Paul Van Assche, diaken en directeur van Het Diocesaan Pastoraal Centrum (DPC) in Mechelen is ervan overtuigd dat men zich in een identiteitscrisis bevindt. Hij bemerkt dat we als gelovigen vergeten wie we zijn en ook waar onze roeping ligt. Een verder gevolg van deze verloren identiteit is dat we niet langer stilstaan bij waar onze infrastructuur en middelen voor bedoeld zijn. Om dit tegen te gaan wenst Van Assche dat het DPC opnieuw getuigenis durft af te leggen van Gods aanwezigheid en de eigenheid van gelovigen terug in de verf zet. Dit vraagt om een dynamisch en open handelen, waarin we samen onderweg durven gaan op zoek naar een nieuwe horizon.
Vanuit deze bewogenheid werd het initiatief genomen voor een nieuw project: een studentenhuis waarin de zoektocht naar een gelovige identiteit centraal staat. Het zou een referentiekader moeten aanbieden, alsook een houvast om zichzelf te kunnen ontdekken.
Om dit project verder in te vullen reikte Van Assche uit naar gelijkgezinden. In samenwerking met zustergemeenschap Elia, de FIAT-vereniging, Thomas More en IJD – Jongerenpastoraal Vlaanderen kreeg het project meer vorm en uiteindelijk ook een naam: Studentenhuis Horizon.
Het primaire uitgangspunt van Studentenhuis Horizon is om samen op weg te gaan met een kleine gemeenschap van jongeren en zo de eigen spiritualiteit verder te ontdekken. Belangrijk hierbij is dat er geen einddoel voor deze weg wordt vastgelegd. Het gezamenlijk op pad gaan is meer relevant dan waar het naartoe gaat. Paul Van Assche heeft drie pijlers vooropgesteld die als een leidraad doorheen het project zullen dienen. Als eerste is er gastvrijheid, het project staat open voor elke student, ongeacht waar deze zich op zijn geloofsweg bevindt. Ook internationale studenten zijn welkom. Gebedsmomenten dienen als tweede pijler. Studentenhuis Horizon stemt de traditionele liturgie af op de belevingswereld van jongeren zonder afbreuk te doen aan de mystieke dimensie van het gebeuren. Voor deze momenten zal er ook uitgebreid van muziek gebruik gemaakt worden. De laatste pijler is de gemeenschap zelf. Eénmaal per week komen de jongeren samen voor een gezamenlijke maaltijd, gevolgd door een gebedsmoment, een uitwisseling, een getuigenis of door zich dienstbaar op te stellen voor een sociaal project.
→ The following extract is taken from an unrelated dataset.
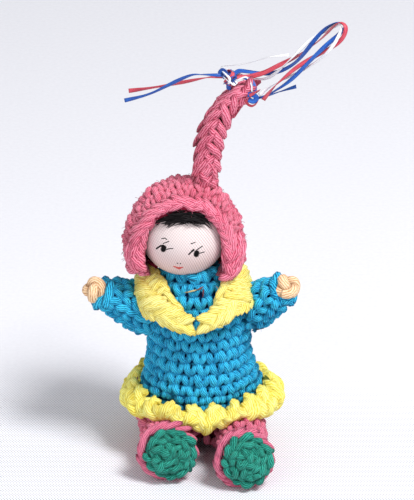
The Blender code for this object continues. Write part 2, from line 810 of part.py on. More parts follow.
def make_tools(parent):
    """Neighbours grown by the clearance, for shaping the pieces that lie on them."""
    grown = STITCH_RELIEF + GAP
    origin = Vector((0.0, 0.0, 0.0))
    bodies = {
        "head": ball_body(head_middle(), (HEAD_RADIUS + GAP) / math.cos(math.pi / 18.0), 18, 10),
        "hair": hair_body(GAP),
        "tunic": tunic_body(grown, relief=False),
        "tunic_top": tunic_body(grown, relief=False, top_extra=GAP),
        "collar": collar_body(2.0 * GAP),
        "sleeve_left": sleeve_body("left", grown + STITCH_RELIEF, relief=False),
        "sleeve_right": sleeve_body("right", grown + STITCH_RELIEF, relief=False),
    }
    tools = {}
    for name, body in bodies.items():
        tools[name] = finish_body(f"{name}_clearance", body, origin, None, parent)
        hide_tool(tools[name])
    return tools


def main():
    """Clear the scene and build the doll."""
    for item in list(bpy.data.objects):
        bpy.data.objects.remove(item, do_unlink=True)
    doll = bpy.data.objects.new("crochet_doll", None)
    bpy.context.scene.collection.objects.link(doll)
    materials = make_materials()
    tools = make_tools(doll)
    add_trousers(materials, doll)
    add_tunic(materials, doll, tools)
    add_arms(materials, doll, tools)
    finish_body("hem_trim", hem_body(), body_middle(TUNIC_FOOT), materials["yellow_yarn"], doll)
    add_collar(materials, doll, tools)
    add_head(materials, doll)
    add_hood(materials, doll, tools)
    add_ribbons(materials, doll)


main()
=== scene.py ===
"""Finish of a small seated crochet doll: yarn stitches, painted ball head, hair and flat ribbons."""

import math
import random

import bmesh
import bpy
import numpy as np
from mathutils import Matrix, Vector
from mathutils.bvhtree import BVHTree


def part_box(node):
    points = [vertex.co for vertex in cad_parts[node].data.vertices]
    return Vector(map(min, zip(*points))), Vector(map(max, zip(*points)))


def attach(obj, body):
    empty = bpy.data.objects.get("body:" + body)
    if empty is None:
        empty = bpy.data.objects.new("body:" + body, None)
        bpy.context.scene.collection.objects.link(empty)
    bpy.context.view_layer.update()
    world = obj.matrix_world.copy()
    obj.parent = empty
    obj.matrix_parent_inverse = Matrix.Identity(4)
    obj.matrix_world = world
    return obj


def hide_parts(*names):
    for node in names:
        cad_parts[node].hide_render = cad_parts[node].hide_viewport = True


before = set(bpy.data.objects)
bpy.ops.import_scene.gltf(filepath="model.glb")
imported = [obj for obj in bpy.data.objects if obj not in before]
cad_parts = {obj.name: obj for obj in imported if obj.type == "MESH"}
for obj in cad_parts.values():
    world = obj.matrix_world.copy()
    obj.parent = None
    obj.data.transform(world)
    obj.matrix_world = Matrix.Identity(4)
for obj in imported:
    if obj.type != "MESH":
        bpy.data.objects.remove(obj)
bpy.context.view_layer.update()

UP = Vector((0.0, 0.0, 1.0))
SIDES = {"left": -1.0, "right": 1.0}


def box_middle(node):
    """Middle of a node's box."""
    low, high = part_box(node)
    return (Vector(low) + Vector(high)) / 2.0


def new_object(name, data):
    """Object in the scene that holds the data."""
    made = bpy.data.objects.new(name, data)
    bpy.context.scene.collection.objects.link(made)
    return made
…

Initieel wordt het aanbod van deze gemeenschappelijke avond voorzien door de werkgroep die het project heeft opgericht. Hierdoor worden de jongeren verzekerd van een uitgebreid aanbod, waarna ze in de volgende maanden mee zelf invulling geven aan de verdere avonden.
Het is opvallend dat de studenten die zich voor het project hebben ingeschreven veel zaken gemeenschappelijk hebben. Uit de motivatiebrieven blijkt dat elkeen van de studenten op zoek is naar een rustige en open omgeving. Allen wensen graag nieuwe mensen te ontmoeten om gesprekken mee te voeren, ervaringen te delen en samen te groeien. Ten slotte zijn ook alle studenten reeds betrokken bij een sociaal engagement.